→ MATERIAL SHOWN:
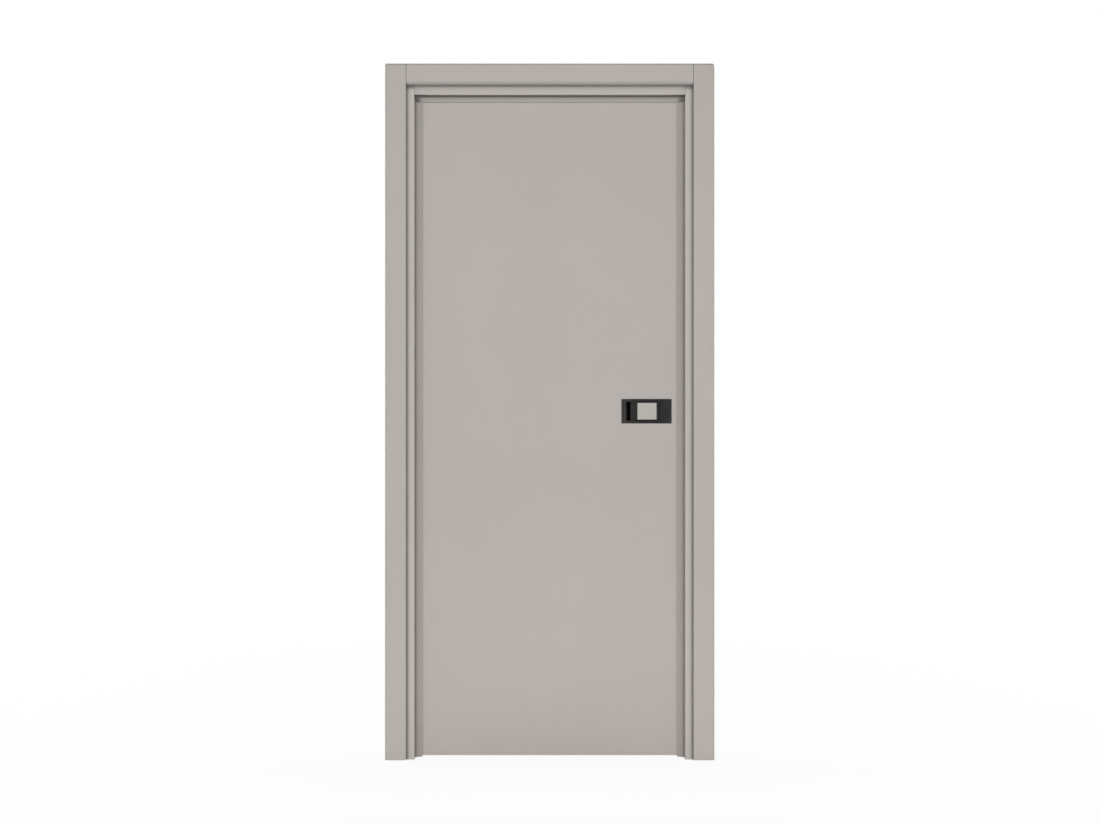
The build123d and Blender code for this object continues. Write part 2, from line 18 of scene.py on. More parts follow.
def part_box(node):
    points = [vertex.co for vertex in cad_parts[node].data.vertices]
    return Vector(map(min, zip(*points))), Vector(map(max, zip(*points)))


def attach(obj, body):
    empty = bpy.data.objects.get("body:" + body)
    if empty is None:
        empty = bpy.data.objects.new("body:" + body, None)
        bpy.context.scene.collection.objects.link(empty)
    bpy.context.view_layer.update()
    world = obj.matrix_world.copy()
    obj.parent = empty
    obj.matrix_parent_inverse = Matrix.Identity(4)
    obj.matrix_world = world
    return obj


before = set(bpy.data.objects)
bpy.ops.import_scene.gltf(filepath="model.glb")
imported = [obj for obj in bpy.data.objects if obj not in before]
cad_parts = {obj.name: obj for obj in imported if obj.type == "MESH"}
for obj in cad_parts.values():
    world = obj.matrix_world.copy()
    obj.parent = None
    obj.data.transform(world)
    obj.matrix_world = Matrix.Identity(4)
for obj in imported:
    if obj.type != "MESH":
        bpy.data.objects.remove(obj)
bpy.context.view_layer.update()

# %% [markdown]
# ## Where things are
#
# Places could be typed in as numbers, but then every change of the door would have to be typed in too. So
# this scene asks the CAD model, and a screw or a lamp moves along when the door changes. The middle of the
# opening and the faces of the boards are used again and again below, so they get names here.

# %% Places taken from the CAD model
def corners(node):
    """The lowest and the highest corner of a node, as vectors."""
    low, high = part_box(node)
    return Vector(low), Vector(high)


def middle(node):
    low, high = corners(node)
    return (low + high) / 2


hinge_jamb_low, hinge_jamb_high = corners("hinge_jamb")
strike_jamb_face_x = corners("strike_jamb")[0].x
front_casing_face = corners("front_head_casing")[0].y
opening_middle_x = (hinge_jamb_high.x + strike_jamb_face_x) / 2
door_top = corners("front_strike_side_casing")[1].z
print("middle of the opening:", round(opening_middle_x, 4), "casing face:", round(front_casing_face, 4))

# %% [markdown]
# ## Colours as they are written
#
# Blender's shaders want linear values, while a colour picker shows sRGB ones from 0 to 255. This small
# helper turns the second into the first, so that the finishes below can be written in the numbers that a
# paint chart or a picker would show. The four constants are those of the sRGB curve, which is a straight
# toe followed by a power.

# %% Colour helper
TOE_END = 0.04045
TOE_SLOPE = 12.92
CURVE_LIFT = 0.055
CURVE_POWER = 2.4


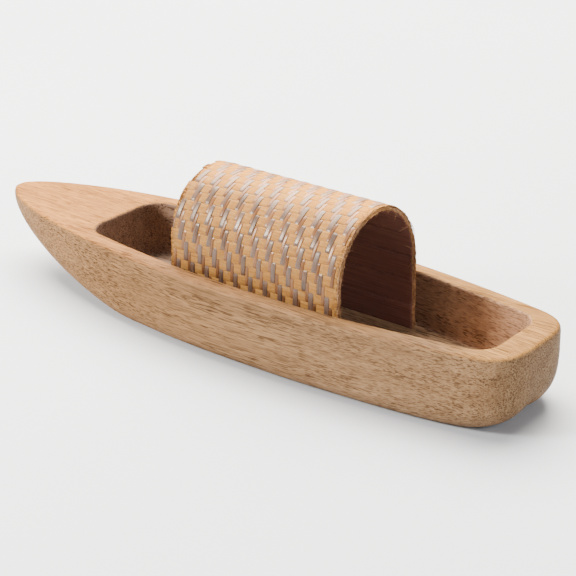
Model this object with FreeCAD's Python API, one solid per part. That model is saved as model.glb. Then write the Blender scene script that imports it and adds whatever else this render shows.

→ DIRECTION: Copy every line of the listing where the word "context" appears.

→ COMPLETE OUTPUT:
        bpy.context.scene.collection.objects.link(empty)
    bpy.context.view_layer.update()
bpy.context.view_layer.update()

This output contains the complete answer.